Priorities. Sometimes, that can be a the problem while serving others in the name of Christ. We lose track of the reason we are giving up our time and energy. I can speak to this, because, “I are one.” That is, I am working, volunteering, going and going and going, but not stopping long enough to give balance to my day by spending time in silence with God.

It’s the still time, the set aside time, the Christ time, that gives meaning and strength to all the other time. I know this. I believe. And yet, I will sleep an extra 4 snoozes on the alarm, I will throw yogurt in my purse as I rush out the door, I will call people while I’m driving, I will make appointments without checking my calendar, I will say yes and yes and yes to people who ask for my time, I will write at all hours of the night, I will make three trips to the grocery store on the same day, I will pay the late fee on my bills, I will visit friends who are sick, and on and on and on I go. But, I will still fail to stop long enough to center down, to breathe, to pray, to meditate, to connect with the Holy Spirit, to utter gratitude in the silence.
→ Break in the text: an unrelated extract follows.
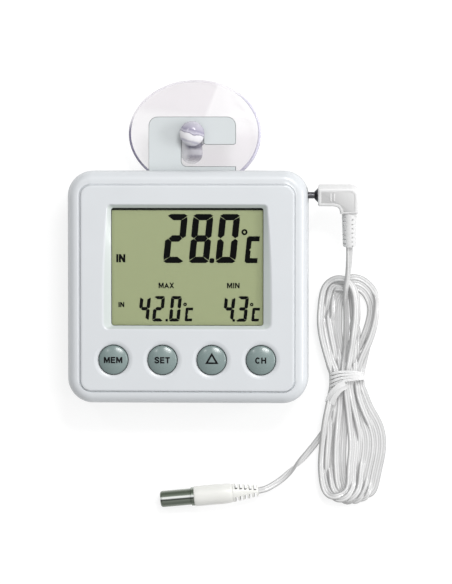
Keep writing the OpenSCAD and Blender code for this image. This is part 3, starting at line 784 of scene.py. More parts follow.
def settled(path, held):
    """Lets the winding lie: strands push each other apart, sink to the surface and keep their length."""
    spacing = np.linalg.norm(np.diff(path, axis=0), axis=1).mean()
    p, plan = path.copy(), path.copy()
    index = np.arange(len(p))
    free = ~held
    in_tie = free & (np.abs(plan[:, 1] - WAIST[1] * MM) < WAIST_REACH * MM)
    for step in range(ROUNDS):
        if step % 3 == 0:
            gap = np.sum((p[:, None, :] - p[None, :, :]) ** 2, axis=2)
            i, j = np.nonzero((gap < (1.5 * APART) ** 2) & (index[None, :] - index[:, None] > NEIGHBOURS))
        d = p[j] - p[i]
        length = np.linalg.norm(d, axis=1) + 1e-9
        near = length < APART
        push = d[near] / length[near][:, None] * ((APART - length[near]) * PUSH_SHARE)[:, None]
        shift = np.zeros_like(p)
        np.add.at(shift, i[near], -push)
        np.add.at(shift, j[near], push)
        size = np.linalg.norm(shift, axis=1)
        shift *= np.minimum(1, PUSH_MOST / np.maximum(size, 1e-9))[:, None]
        p[free] += shift[free]
        p[free, 2] -= SINK
        p[free, :2] += PLAN_PULL * (plan[free, :2] - p[free, :2])
        middle = (p[:-2] + p[2:]) / 2 - p[1:-1]
        inner = free[1:-1]
        p[1:-1][inner] += EASING * middle[inner]
        for half in (0, 1):
            a, b = index[half:-1:2], index[half:-1:2] + 1
            d = p[b] - p[a]
            length = np.linalg.norm(d, axis=1)
            fix = d * ((length - spacing) / length * 0.5)[:, None]
            p[a] += fix * free[a][:, None]
            p[b] -= fix * free[b][:, None]
        p[in_tie, 0] = np.clip(p[in_tie, 0], (WAIST[0] - WAIST_HALF) * MM, (WAIST[0] + WAIST_HALF) * MM)
        p[in_tie, 2] = np.clip(p[in_tie, 2], TIE_LOW, TIE_HIGH)
        p[free, 2] = np.maximum(p[free, 2], LOWEST)
    return p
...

Jesus had a very small window in the flesh. Jesus was more than humanity could tolerate. And yet, despite the urgency of need in the world, he found time for solitude. He made time for prayer and listening. He could not do what he had to do without it.

How long is our own time here in the flesh? I cannot even know what the next hour will bring or the next car ride. I have now. I have a choice in the moment.

Will I pour out my ointment to the Christ or dash about?

Christ is with me always now, but in what capacity? Am I conscious of the Presence? Breathe.